If it didn’t, go and watch the speech because he makes free reference to that sketch in it.

“I suspect [I am] highly unlikely to be arrested for whatever laws exist to contain free expression because of the undoubtedly privileged position that is afforded to those of a high public profile,” said Mr Atkinson.

“My concerns are… more for those who are more vulnerable because of their lower profile – like the man arrested in Oxford for calling a police horse ‘gay’.”

He said: “Even for actions that were withdrawn, people were arrested, questioned, taken to court… and then released. That isn’t a law working properly. That is censoriousness of the most intimidating kind, guaranteed to have… a ‘chilling effect’ on free expression and free protest.”

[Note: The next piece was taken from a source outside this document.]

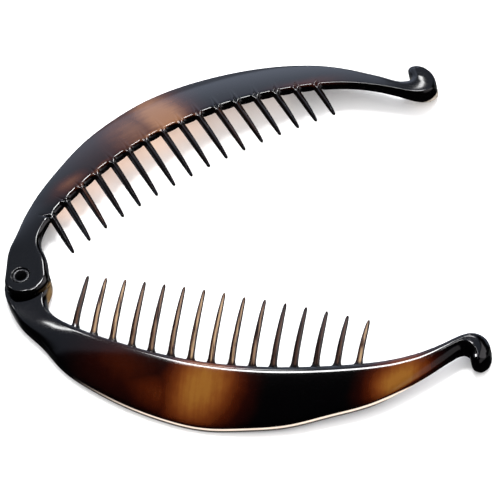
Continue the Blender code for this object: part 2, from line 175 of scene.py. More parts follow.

He said: “The reasonable and well-intentioned ambition to contain obnoxious elements in society has created a society of an extraordinarily authoritarian and controlling nature. It is what you might call ‘the new intolerance’ – a new but intense desire to gag uncomfortable voices of dissent.

“Underlying prejudices, injustices or resentments are not addressed by arresting people; they are addressed by the issues being aired, argued and dealt with, preferably outside the legal process.”

Hear, hear.

Of course, this all makes the police look even worse than they’ve been made to seem in recent weeks. First the Hillsborough cover-up came out into the open, then the (many) Jimmy Savile cover-ups, and now – yet again – it seems the government is using police services across the country as a tool for political repression.

The ability to rely on an impartial system of law and order underpins the whole of British society. Use of the police in this way erodes confidence in law and order and, therefore, in society itself.

Police intimidation of those who speak out against the injustices of the DWP and its Atos employees is not only an attack on free speech; it is an attack on the entire philosophy on which our society is based.